I would draw the Minister's attention to sections 27 and 28 which deal with the question of a chattel mortgage. I am not satisfied with the terms in this regard but I understand that there will be an opportunity later for tabling amendments.

Yes, on Committee Stage.

In the meantime I would ask the Minister to bear in mind the iniquitous situation which provides for the buying of cattle on a chattel mortgage. Rather, permission to borrow should be based, first, on the confidence of the prospective borrower, secondly, on the trust that the corporation place in him and, thirdly on his farming record. In addition there is the point which embraces all of these, that is, the man's credit-worthiness. Consequently, I am suggesting that the provision in this regard be watered down. It is not good enough that a person who wishes to sell, say, six or seven cattle out of a number that have been purchased by way of a chattel mortgage, must give seven days notice of his intention to the ACC. In general I cannot find much wrong with the Bill but this specific provision is objectionable. Borrowers must be capable of being trusted.

An area officer can have up to 600 files relating to farmers in his area. This gives some idea of the amount of work involved both for the officer and for his staff. Of the people on his books up to 250 might have loans on a chattel mortgage basis. It is not difficult to conceive of a situation in which the officer on the occasion of a sale in his area would have up to 50 applications for sanction to sell. A huge amount of time would be involved, first, in examining the applications and, secondly, in giving the necessary authority. One can think of a situation in which a person would buy 80 cattle. That would involve big money as the animals would cost about £400 each. If the occasion arose that he wished to sell 20 of those cattle, he should be able to go ahead and, perhaps, replace them with 20 more. Some cattle fatten quicker than others. In any case, a person in such a situation should not have to go to his local ACC office each time he wished to sell off some of the cattle. This situation complicates matters not only for the farmer but for the local officer and for the ACC.

The Minister said that the changing provisions are intended solely to simplify administration, thereby leading to a more flexible charging system and to a more expeditious issuing of loans. How can the Minister reconcile that sentence with the provision in respect of a chattel mortgage? Instead of the section simplifying matters it is complicating them.

Is that section not dealing with the seizure of stock rather than with the making of loans?

I would not agree. Section 27 (3) reads that:

If the mortgagor under a specific chattel mortgage—

(a) sells or otherwise transfer the ownership or possession of stock which is the subject of the mortgage without having given to the mortgagee at least 7 days' previous notice in writing of his intention to effect the sale or transfer....

In other words, he must go through the ACC before effecting any change in his stock. Is that clear to the Minister?

Yes, but it is not the making of loans that is dealt with.

That may be so but it concerns the operation involved in the granting of loans. It has been stated here that farmers are going to the ACC in large numbers to borrow the full cost of manures, seeds and so on, on a one-year basis. The bulk of this money is unsecured. I accept that there is a risk of security in this but that is not the only area in which there is risk. If a man borrows to buy, say, manure, he will apply the manure to the ground. Subsequently, a crop is sown and in due course the grain is sent to the merchant. There is no guarantee of the repaying of the money borrowed. There should be the same flexibility in respect of the buying of cattle by way of chattel mortgage.

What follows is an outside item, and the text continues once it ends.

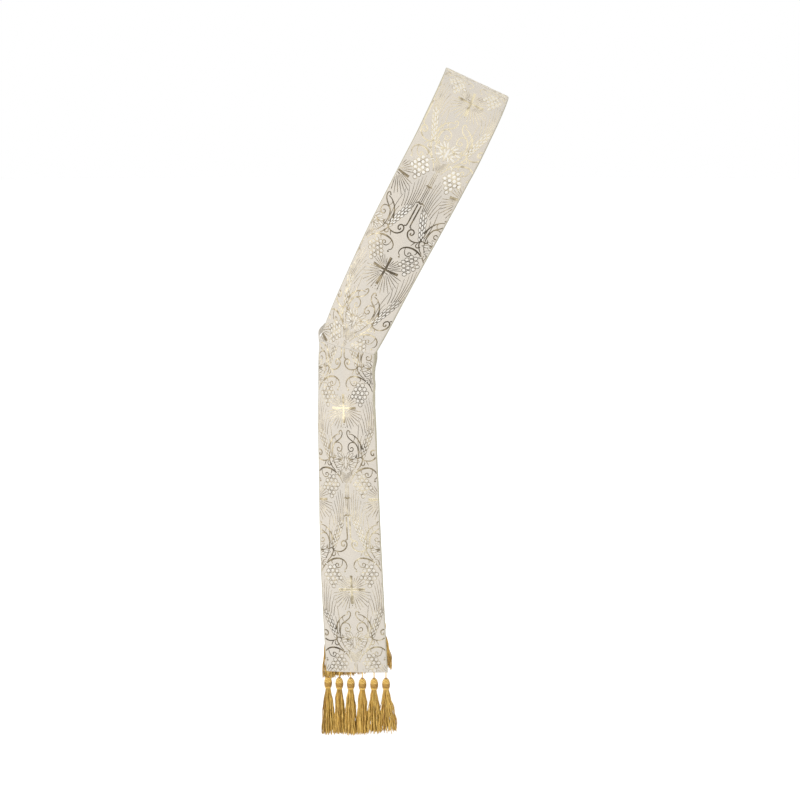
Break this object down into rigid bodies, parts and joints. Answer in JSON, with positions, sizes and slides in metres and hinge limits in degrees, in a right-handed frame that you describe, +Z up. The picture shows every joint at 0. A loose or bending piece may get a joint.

I welcome the section relating to the charges on deeds. It is difficult to follow the text of the Bill and apply it accordingly. This was a bottleneck in ACC over a number of years. At one time they were very conscious about securities. That has been relaxed and this section will relax it even more. People applied for loans. Although the loans were granted, they had to get a bridging loan. There was a snag there. The bridging loan was given at 1 per cent or 2 per cent higher than the loan rate. This meant that the farmer had to use the bridging loan and pay a higher rate of interest until such time as the full charge was put on his deeds.

As we all know, these deeds get seriously bogged down in solicitors' offices. If there is any snag, no matter how small, it can be a very slow process to have the charge put on the deeds. I have known cases where it took as long as a year to put the charge on the deeds. That unfortunate farmer had to pay the extra 2 per cent on the bridging loan instead of starting to make his repayments on the loan proper. Therefore, I welcome this section, which I hope will relieve this bottleneck.

I accept that if deeds are not in order the ACC have to be careful about handing out loans. In the majority of cases these will be reasonably in order. It should take only about a three month period to put a loan through the registration office and get the charge put on the deeds.

I want to praise the ACC for the development loan scheme which has a one year moratorium. This was a good and sound move so far as lending money to farmers was concerned. If a farmer borrowed from other people, he would suddenly realise that the six month period had passed and he would have to repay the money borrowed. This new scheme which can be attached to the farm modernisation scheme is one of the best ever introduced. This scheme has been "flying" over the last year.

The corporation are asking for an increase of the amount of money they can borrow at one time from £220,000 to £350,000. This is very significant and indicates the growth expected over the next few years. The corporation are becoming one of the most powerful institutions in the State. From time to time people complain about the way semi-State bodies are run. From my experience in ACC I can assure the House that there is no laxity as far as the staff there are concerned and there is a very good working atmosphere. In my view this must benefit agriculture.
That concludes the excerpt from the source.